Marwala, who is professor of artificial intelligence and lead author Parida also tested the model on real-world international datasets, including forest fires, fish growth data and housing.
Causality is determined by how information flows from one event to another. It is the information flow that shows there is a causal link – for example, that event A caused event B. However, if the time-sequenced information flow from event A to event B is missing, general causality is required.
“The model can identify multiple, hierarchical causal factors, even if data with time sequencing is not available,” explains Marwala.
Simple causality theory is sufficient to find out why a household is struggling, as it is possible to determine the causal connections between income, spending, savings, investments and debt.
However, determining causality at societal level is more challenging. Causality theory does not work at this scale, because the financial transaction data for households in the city or region will be incomplete. Date and time information will be missing on some data.
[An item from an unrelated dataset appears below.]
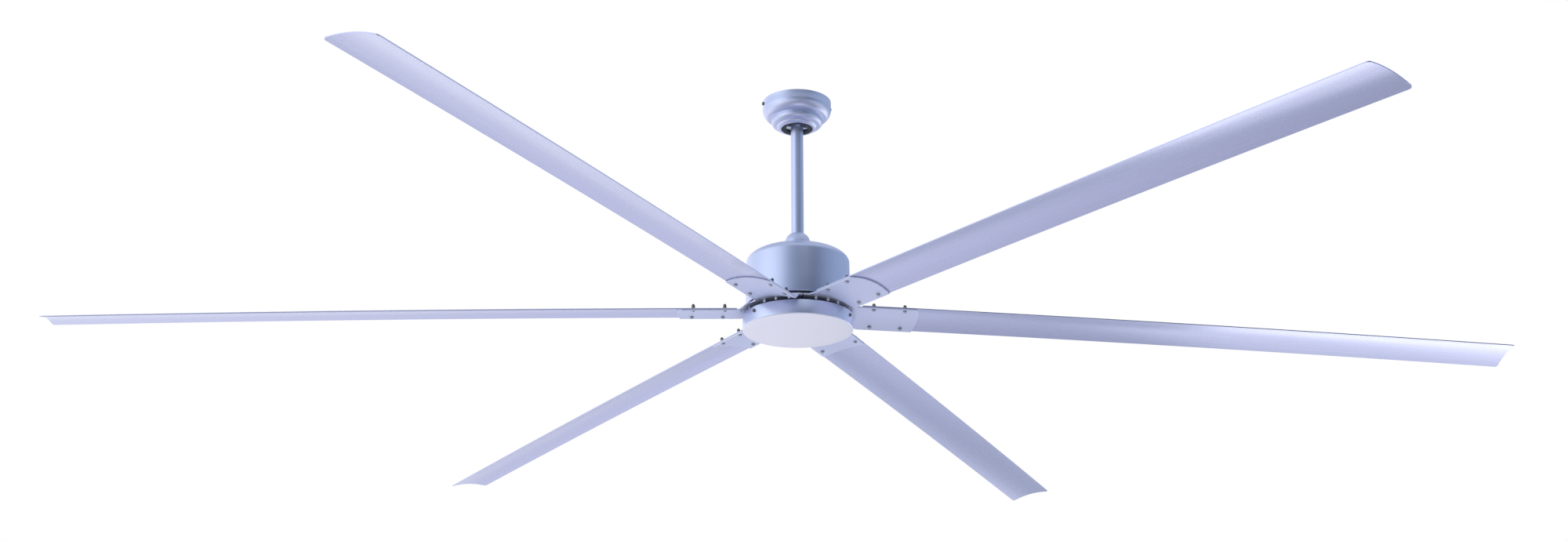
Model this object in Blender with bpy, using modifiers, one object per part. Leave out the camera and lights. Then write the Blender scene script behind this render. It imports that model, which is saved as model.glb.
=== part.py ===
"""Six-blade ceiling fan on a downrod, in metres with +Z up.

The origin is the centre of the ceiling bracket's top face, which lies against the ceiling.
Everything hangs below it. Blade 1 points along +X and the others follow anticlockwise, seen
from above. Heights of the motor, blades and cap are measured from the hub plane, the level
where the blades' chord lines start to droop.
"""

import math

import bmesh
import bpy
from mathutils import Matrix, Vector

# Levels below the ceiling
HUB_DROP = 0.4885
CANOPY_TOP_DROP = 0.0008

# Clearances
FIT_GAP = 0.0003
HOLE_CLEARANCE = 0.0004
CUT_OVERRUN = 0.004
WELD_DISTANCE = 0.00001

# Roundness of the turned pieces
OUTER_STEPS = 28
MIDDLE_STEPS = 24
SMALL_STEPS = 16
SCREW_STEPS = 8
HOLE_SIDES = 6
PIN_SIDES = 12

# Canopy
CANOPY_RADIUS = 0.0742
CANOPY_WALL = 0.0012
CANOPY_BAND = 0.0147
CREASE_FALL = 0.0241
LOWER_BULGE_FALL = 0.0059
MOUTH_FALL = 0.0160
CANOPY_DEPTH = CANOPY_BAND + CREASE_FALL + LOWER_BULGE_FALL + MOUTH_FALL
CANOPY_MOUTH_RADIUS = 0.0340
BEAD_HEIGHT = 0.0010
BULGE_INSET = 0.0202
CREASE_UNDERCUT = 0.0011
BULGE_DEPTH = CREASE_FALL - CREASE_UNDERCUT
CREASE_INSET = 0.0197
CREASE_RADIUS = CANOPY_RADIUS - CREASE_INSET
LOWER_BULGE_SWELL = 0.0011
LOWER_BULGE_RADIUS = CREASE_RADIUS + LOWER_BULGE_SWELL
LOWER_BULGE_INSET = 0.0116
LOWER_BULGE_DEPTH = 0.0095
MOUTH_LIP = 0.0030
MOUTH_LIP_RISE = 0.0018

# Ring in the canopy's mouth
MOUTH_RING_BORE = 0.0235
MOUTH_RING_HEIGHT = 0.0050
MOUTH_RING_SHOULDER = 0.0040
MOUTH_RING_FLANGE = 0.0020
MOUTH_RING_ROOM = 0.0012
MOUTH_RING_SIDE_ROOM = 0.0009

# Small screws that hold the canopy and the cap
CANOPY_SCREW_DROP = CANOPY_TOP_DROP + CANOPY_BAND / 2
SCREW_HEAD_RADIUS = 0.0040
SCREW_HEAD_HEIGHT = 0.0026
SCREW_CROWN_RADIUS = 0.0024
SCREW_CROWN_DROP = 0.0004
SCREW_HEAD_EDGE = 0.0012
SCREW_SHANK_RADIUS = 0.0017
CANOPY_SCREW_LENGTH = 0.0072

# Hanger ball, its pin and the downrod
BALL_RADIUS = 0.0235
BALL_DROP = 0.0280
BALL_TOP_RISE = 0.0060
SEAT_INSET = 0.0050
SEAT_RADIUS = BALL_RADIUS - SEAT_INSET
BALL_SLOT_DEPTH = 0.0085
BALL_FOOT_WIDTH = 0.0009
TONGUE_CLEARANCE = 0.0008
ROD_RADIUS = 0.01335
ROD_WALL = 0.0026
ROD_STUB = 0.0080
ROD_TOP_RISE = BALL_TOP_RISE + ROD_STUB
BALL_PIN_RADIUS = 0.0030
BALL_PIN_INSET = 0.0030
BALL_PIN_LENGTH = 2 * (BALL_RADIUS - BALL_PIN_INSET)

# Ceiling bracket
BRACKET_TURN = math.radians(7.7)
STRAP_THICKNESS = 0.0025
STRAP_WIDTH = 0.018
STRAP_ROOM = 0.0018
STRAP_REACH = CANOPY_RADIUS - CANOPY_WALL - STRAP_ROOM
TAB_BELOW_SCREW = 0.0057
TAB_HEIGHT = CANOPY_SCREW_DROP + TAB_BELOW_SCREW
PLATE_LENGTH = 0.110
PLATE_WIDTH = 0.044
HANGER_SIDE_ROOM = 0.0065
HANGER_HALF_SPAN = BALL_RADIUS + HANGER_SIDE_ROOM
SEAT_RIM = 0.0065
HANGER_WIDTH = 2 * (SEAT_RADIUS + SEAT_RIM)
BEND_RADIUS = 0.004
SLOT_END_SPACE = 0.0110
SCREW_SLOT_REACH = PLATE_LENGTH / 2 - SLOT_END_SPACE
SCREW_SLOT_LENGTH = 0.0150
SCREW_SLOT_WIDTH = 0.0055
WIRE_HOLE_REACH = 0.0165
WIRE_HOLE_RADIUS = 0.0060
TONGUE_WIDTH = 0.0030
TONGUE_HEIGHT = 0.0100
TONGUE_THICKNESS = 0.0022

# Heights above the hub plane, from the hub plate up to the coupling cover
HUB_PLATE_BOTTOM = 0.0103
HUB_PLATE_THICKNESS = 0.0062
HUB_PLATE_TOP = HUB_PLATE_BOTTOM + HUB_PLATE_THICKNESS
HOUSING_RUNNING_GAP = 0.0015
HOUSING_BOTTOM = HUB_PLATE_TOP + HOUSING_RUNNING_GAP
HOUSING_DEPTH = 0.1270
HOUSING_TOP = HOUSING_BOTTOM + HOUSING_DEPTH
ROD_SEAT_SINK = 0.0055
ROD_SEAT = HOUSING_TOP - ROD_SEAT_SINK
CLEVIS_RISE = 0.0185
CLEVIS_HEIGHT = ROD_SEAT + CLEVIS_RISE
COLLAR_HEAD = 0.0120
COLLAR_TOP = CLEVIS_HEIGHT + COLLAR_HEAD
COVER_HEADROOM = 0.0120
COVER_TOP = COLLAR_TOP + COVER_HEADROOM
YOKE_BOSS_DEPTH = 0.0175
YOKE_BOSS_BOTTOM = HOUSING_TOP - YOKE_BOSS_DEPTH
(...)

“With the MANM, one can identify multiple major driving factors causing the household debt. In the model, we call these factors the independent parent causal connections. One can also determine which causal connections are more dominant than the others.”
A second analysis of the data can reveal minor driving factors, which the researchers call the independent child causal connections. In this way, it is possible to identify a possible hierarchy of causal connections, says Parida.
National Institute of Technology Rourkela, in India, Department of Mathematics Applied Mathematics Group member and research coauthor Professor Snehashish Chakraverty says that the MANM provides significantly better causal analysis of real-world datasets than industry-standard models currently in use.
“Previous models developed by researchers worked with a maximum of two causal factors, that is, they were bivariate models, which simply could not find multiple-feature dependency criteria.”
Where an existing dataset is available, the MANM makes it possible to identify multiple, multinodal causal structures within the set. As an example, the model can identify the multiple causes of persistent household debt for low-, middle- and high-income households in a region.
The MANM is based on directed acyclic graphs. The model can estimate causal directions in complex feature sets, with no missing or wrong directions. Directed acyclic graphs are a key reason the MANM outperforms models based on independent component analysis, which includes ‘greedy’ directed acyclic graph searches, he explains.
“Another key feature is the proposed causal influence factor for the successful discovery of causal directions in the multivariate system. The causal influence factor score provides a reliable indicator of the quality of the casual inference, which allows for most of the missing or wrong directions in the resulting causal structure to be avoided,” concludes Chakraverty.